The 2004 nonfiction book “I Heard You Paint Houses” traces the life of Frank Sheeran, a labor union official who, over years of recorded interviews with the book’s author Charles Brandt, admitted to murdering Jimmy Hoffa and more than two dozen other people. (“Painting houses” is code for killing.)

After serving in World War II, Sheeran began working for the crime boss Russell Bufalino, rising to prominence and being named a top mob figure by then-U.S. Attorney Rudy Giuliani. The book focuses on Hoffa’s hit, but it also includes information on the highly publicized murders of “Crazy Joe” and President John F. Kennedy, with Sheeran’s tale “admirably free of self-pity and self-aggrandizement,” said our reviewer. “Without getting all Oprah about it, he admits he was an alcoholic and a lousy father.”
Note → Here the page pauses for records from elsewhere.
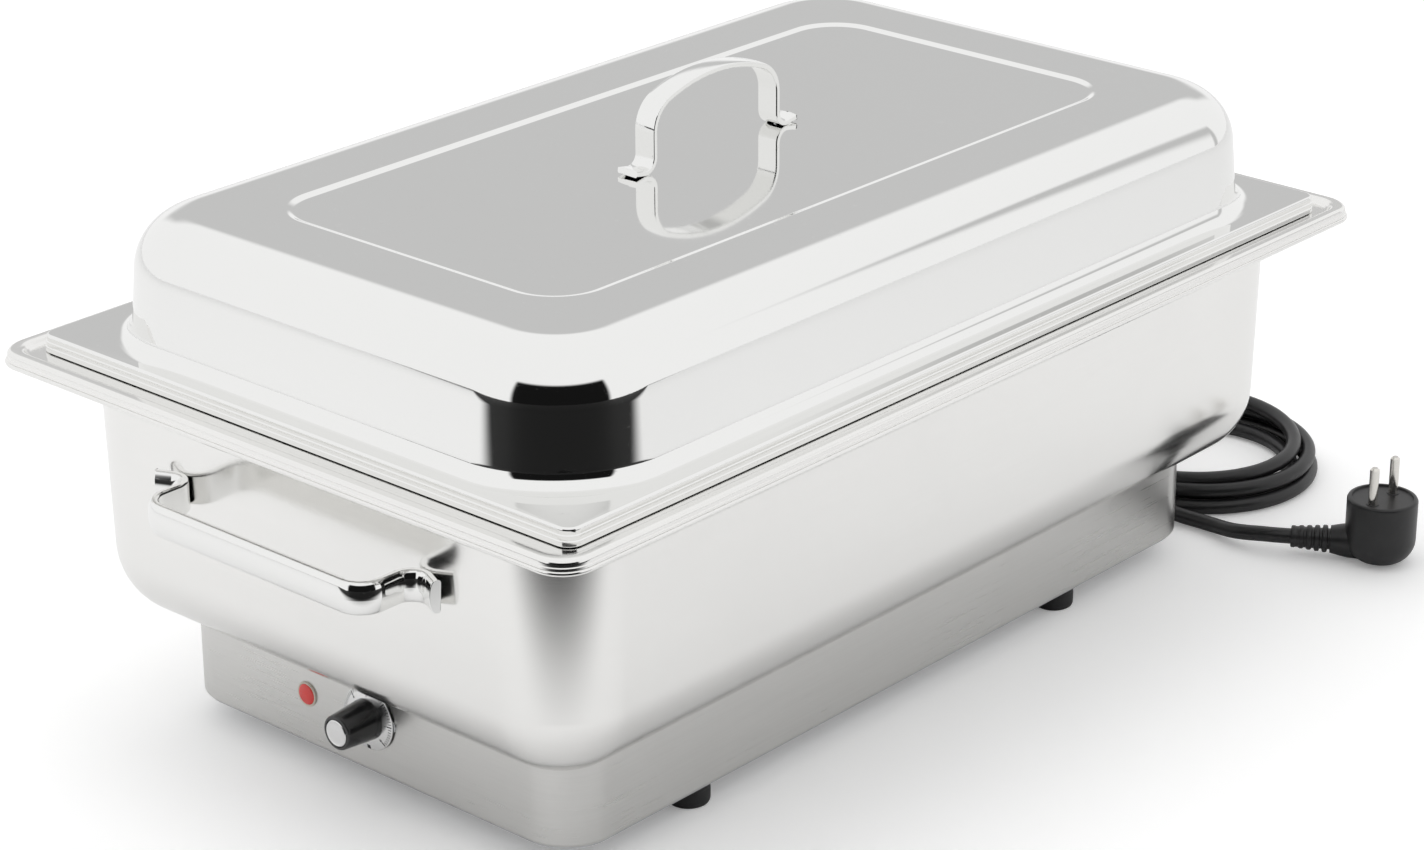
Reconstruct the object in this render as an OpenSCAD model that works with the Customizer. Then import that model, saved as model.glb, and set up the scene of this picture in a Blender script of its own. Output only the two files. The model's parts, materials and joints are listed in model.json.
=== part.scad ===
// Electric buffet server: a domed lid and a GN 1/1 food pan on a deep-drawn water tank,
// which stands on a housing with the heater, thermostat and mains connection.
// X is the width, Y the length with the controls at -Y, and Z is up from the floor.

/* [Base housing] */
// Width of the housing
base_w = 250; // [210:1:262]
// Length of the housing
base_l = 462; // [380:1:474]
// Height of the housing
base_h = 43; // [38:1:80]
// Corner radius of the housing
base_r = 24; // [16:1:30]
// Thickness of all the sheet steel
sheet_t = 1; // [0.8:0.1:1.2]

/* [Feet] */
// Height of the feet
foot_h = 12; // [9:0.5:20]
// Diameter of a foot
foot_d = 20; // [16:1:24]
// Distance of a foot's centre from the side of the housing
foot_side_inset = 13; // [13:0.5:20]
// Distance of the front feet from the front of the housing
foot_front_inset = 90; // [60:1:110]
// Distance of the rear feet from the rear of the housing
foot_rear_inset = 101; // [60:1:110]

/* [Tank] */
// Width of the tank at the top
tank_w = 310; // [300:1:312]
// Length of the tank at the top
tank_l = 528; // [490:1:528]
// Height of the tank from its floor to the ledge of its rim
tank_h = 127.5; // [110:0.5:200]
// Corner radius of the tank
tank_r = 40; // [38:1:48]
// Radius between the tank's wall and its floor
tank_floor_r = 36; // [24:1:36]
// Slope of the tank's wall from the vertical
tank_draft = 1.2; // [0:0.1:1.5]
// Width of the rim
rim_w = 355; // [345:1:400]
// Length of the rim
rim_l = 569; // [560:1:660]
// Corner radius of the rim
rim_r = 15; // [12:0.5:20]
// Rise of the rim's outer lip above the ledge
lip_rise = 2.7; // [1.5:0.1:4]
// Width of the rim's outer lip
lip_w = 9; // [6:0.5:9]
// Height of the down-turned edge of the rim
rim_skirt_h = 7; // [5:0.5:12]

/* [Food pan] */
// Width of the food pan's flange
pan_w = 325; // [318:1:325]
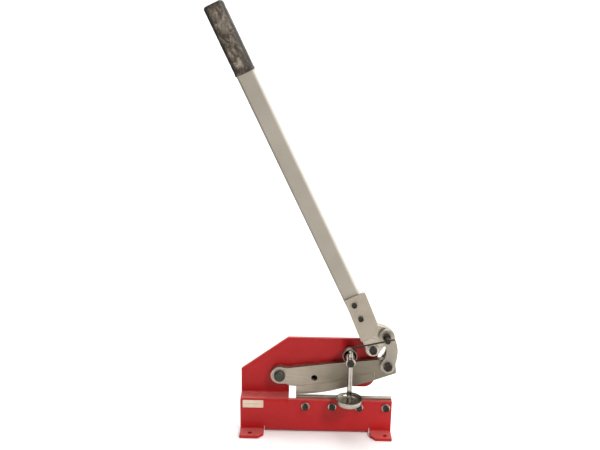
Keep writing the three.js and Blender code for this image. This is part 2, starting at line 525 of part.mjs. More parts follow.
// ------------------------------------------------------------------ hold-down
{
  const [x, z] = STUD;
  const stud = turnY(x, z, [[0, STUD_FRONT], [9, STUD_FRONT], [STUD_R, STUD_FRONT + 1], [STUD_R, 31.2], [6, 31.2], [6, 51], [0, 51]], 32);
  add('hold_down_stud', cut(stud, cylZ(x, ROD_Y, ROD_R + GAP, 150, 200, 24), cylY(x, z, 4 + GAP, STUD_FRONT - 2, ROD_Y, 18)), COL.chrome, 0.15, 1.0);
  add('hold_down_collar', turnY(x, z, [[13, -0.5], [14.6, -0.5], [15, 0], [15, 16], [14.4, 16.6], [STUD_R + GAP, 16.6], [STUD_R + GAP, 9], [13, 9], [13, -0.5]], 32), COL.dark, 0.5, 0.2);
  add('stud_washer', washer(x, z, 6 + GAP, 11.5, 38.8, 41, 28), COL.washer, 0.35, 0.9);
  add('stud_nut', nut(x, z, 17, 6 + GAP, 41.3, 49.5, 0.3), COL.dark, 0.45, 0.8);
  add('rod_lock_screw', join(hexY(x, z, 14, STUD_FRONT - 5.5, STUD_FRONT - GAP, 0.1), cylY(x, z, 4, STUD_FRONT - 1, ROD_Y - ROD_R - GAP - 0.1, 18)), COL.dark, 0.45, 0.8);
  add('hold_down_rod', turnZ(x, ROD_Y, [[0, ROD_Z0], [4, ROD_Z0], [ROD_R, ROD_Z0 + 1], [ROD_R, ROD_Z1 - 1], [4, ROD_Z1], [0, ROD_Z1]], 24), COL.chrome, 0.12, 1.0);
  add('hold_down_foot', turnZ(x, ROD_Y, [[0, CUP_LOW], [19, CUP_LOW], [24.5, 82.6], [CUP_R, 86.5], [CUP_R, CUP_RIM], [25.2, CUP_RIM], [24, 88.6], [19.5, 85.4], [9, 84.6], [ROD_R + GAP + 0.1, 84.6], [ROD_R + GAP + 0.1, 82.5], [0, 82.5]], 40), COL.cup, 0.35, 0.9);
}

export default group;
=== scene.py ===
import bpy, bmesh, math
import numpy as np
from mathutils import Vector, Matrix, Quaternion, noise


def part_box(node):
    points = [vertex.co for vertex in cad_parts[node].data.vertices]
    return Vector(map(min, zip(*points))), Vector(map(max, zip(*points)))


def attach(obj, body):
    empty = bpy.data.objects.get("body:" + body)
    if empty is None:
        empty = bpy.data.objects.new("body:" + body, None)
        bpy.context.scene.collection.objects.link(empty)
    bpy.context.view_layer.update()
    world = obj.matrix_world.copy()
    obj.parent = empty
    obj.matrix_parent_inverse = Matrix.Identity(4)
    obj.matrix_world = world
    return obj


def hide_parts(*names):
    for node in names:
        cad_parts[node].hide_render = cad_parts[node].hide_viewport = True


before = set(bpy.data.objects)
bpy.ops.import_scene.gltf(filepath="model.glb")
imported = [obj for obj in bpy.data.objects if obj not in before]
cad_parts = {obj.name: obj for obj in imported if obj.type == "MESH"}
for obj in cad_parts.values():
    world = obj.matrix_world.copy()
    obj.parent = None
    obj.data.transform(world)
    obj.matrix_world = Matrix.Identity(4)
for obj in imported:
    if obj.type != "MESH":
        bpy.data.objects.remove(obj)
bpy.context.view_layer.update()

MM = 0.001
OX, OY = 27.518, -13.0            # the assembly's offset in the row frame, in mm


def P(x, y, z):
    return Vector(((x + OX) * MM, (y + OY) * MM, z * MM))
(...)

“The Irishman” is the movie adaptation coming to Netflix, directed by Martin Scorsese and starring Robert De Niro as Sheeran, Al Pacino as Hoffa, and Joe Pesci as Bufalino. Scorsese’s collaboration with Netflix puts him “in the crossfire of the so-called streaming wars,” The Times reported, though it is expected to be a contender at next year’s Academy Awards.

Release date: Nov. 1 (limited release); Nov. 27 (streaming)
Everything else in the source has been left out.